Jim Thorpe’s Eye Disease

May 27, 2010

While looking through some 1911 newspapers about the 1911 Carlisle-Syracuse game for an article Ray Schmidt is doing for the College Football Historical Society, I came across a piece about Jim Thorpe having eye surgery. The December 12, 1911 edition of The Washington Post included a special from Carlisle, Pa. dated Dec. 6 titled, “Thorpe Under Knife” and subtitled “Great Indian Athlete Is Operated On for Eye Trouble.” This was news to me. I was completely unaware that Jim Thorpe had had eye trouble when he was young.

A quick scan of Thorpe biographies revealed nothing nor did the Carlisle Indian School newspaper and literary magazine. Apparently, wire services didn’t pick up this article and Thorpe biographers didn’t stumble across it. A reason for that may be that trachoma was so prevalent among Indians at that time that it was not surprising that Jim would have had it. Richard Henry Pratt devoted several pages to eye disease among the Indians in his autobiography because it was a large problem with which he dealt.

Dr. Cornelius R. Agnew of New York City visited Fort Marion and became interested in improving conditions for the Indians. Agnew was a frequent visitor at Carlisle and a significant benefactor. On each visit, he would examine ill students and recommend treatments for them. He also treated students with trachoma at his office in New York. After his demise, his protégé, Dr. L. Webster Fox, of Philadelphia stepped up and treated students for free, charging the school only a dollar a day for room and board in his hospital. Fox treated Carlisle students for 20 years and, during this time, trained the school’s physicians in performing certain treatments. So, by the time Jim Thorpe developed trachoma, the school’s physician was probably able to do the surgery himself.

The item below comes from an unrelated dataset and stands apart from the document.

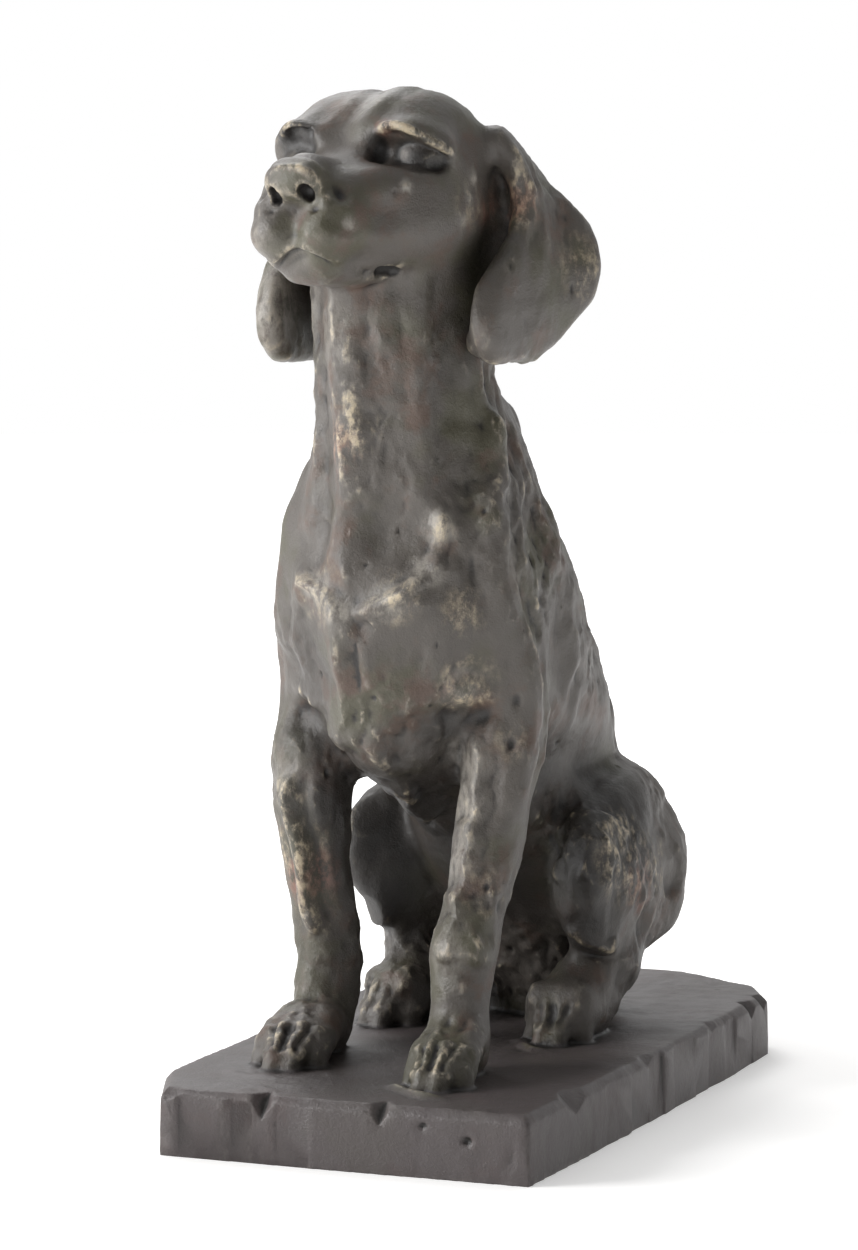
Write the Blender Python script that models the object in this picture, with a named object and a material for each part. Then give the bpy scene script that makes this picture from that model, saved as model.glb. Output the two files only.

The article pointed out that Thorpe was unable to read Walter Camp’s article in which he named Thorpe to his All America first team, but was able to listen to someone read it to him. Apparently, the surgery was successful because good vision is necessary to hit a major league fastball.

Source of Sweetcorn Misinformation

April 8, 2010

A July 1970 article about the Sisseton-Wahpeton tribe’s alcohol program that was written by Homer Bigart for the New York Times News Service appears to be the source of much of the misinformation about Asa Sweetcorn that Sally Jenkins used in her book about Carlisle Indian School. One paragraph from this unsourced article is the major culprit:

The most illustrious member of the tribe was Asa Sweetcorn, an all-time football hero who played with Jim Thorpe at Carlisle. Asa was a giant who reputedly wore a size 21 collar and could ram his head through wooden doors.

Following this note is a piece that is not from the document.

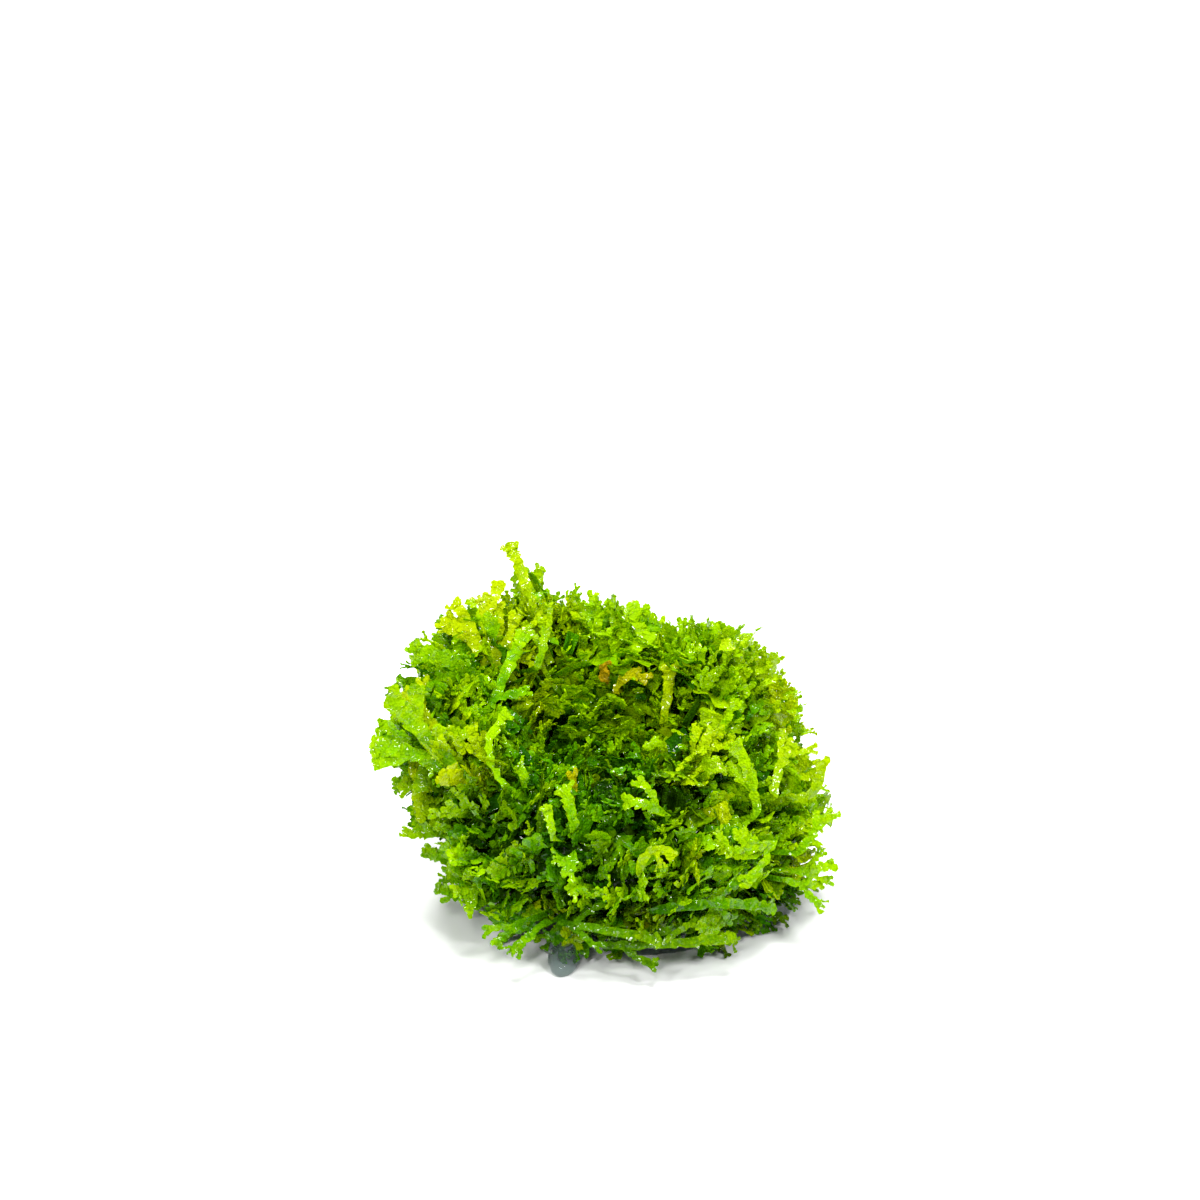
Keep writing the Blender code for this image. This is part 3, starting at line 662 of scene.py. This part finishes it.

A quick look through Carlisle Indian School newspapers uncovered no mention of Asa Sweetcorn in any year other than 1910. The Washington Post listed him as the starting left guard for the game against Virginia. This supports Gus Welch’s assertion that Sweetcorn was a “running guard.” School newspaper coverage of some other 1910 games mentioned his play. No mention of him being in a Carlisle game before or after 1910 was found. Steckbeck only lists him as being on the varsity squad in 1910. However, his rosters were often incomplete. Asa may have been on the varsity before 1910 but wasn’t a starter. But no evidence has been found to support that.

So, Sweetcorn was not a star on the 1910 team, or any other year. So, he definitely wasn’t “an all-time football hero.” He didn’t play on the varsity with Jim Thorpe, as Thorpe only played on the varsity in 1907, 1908, 1911 and 1912. He was not at Carlisle in 1910 when Sweetcorn played. So, the two didn’t play on the same team unless, when younger, they played on a shop team together.

Sweetcorn may have bulked up after leaving Carlisle, but Welch’s description of him and his photograph in uniform differ from that. He was anything but a giant when at Carlisle. It is possible that he gained so much weight later that he needed a size 21 collar, but he surely didn’t when he was at the Indian School.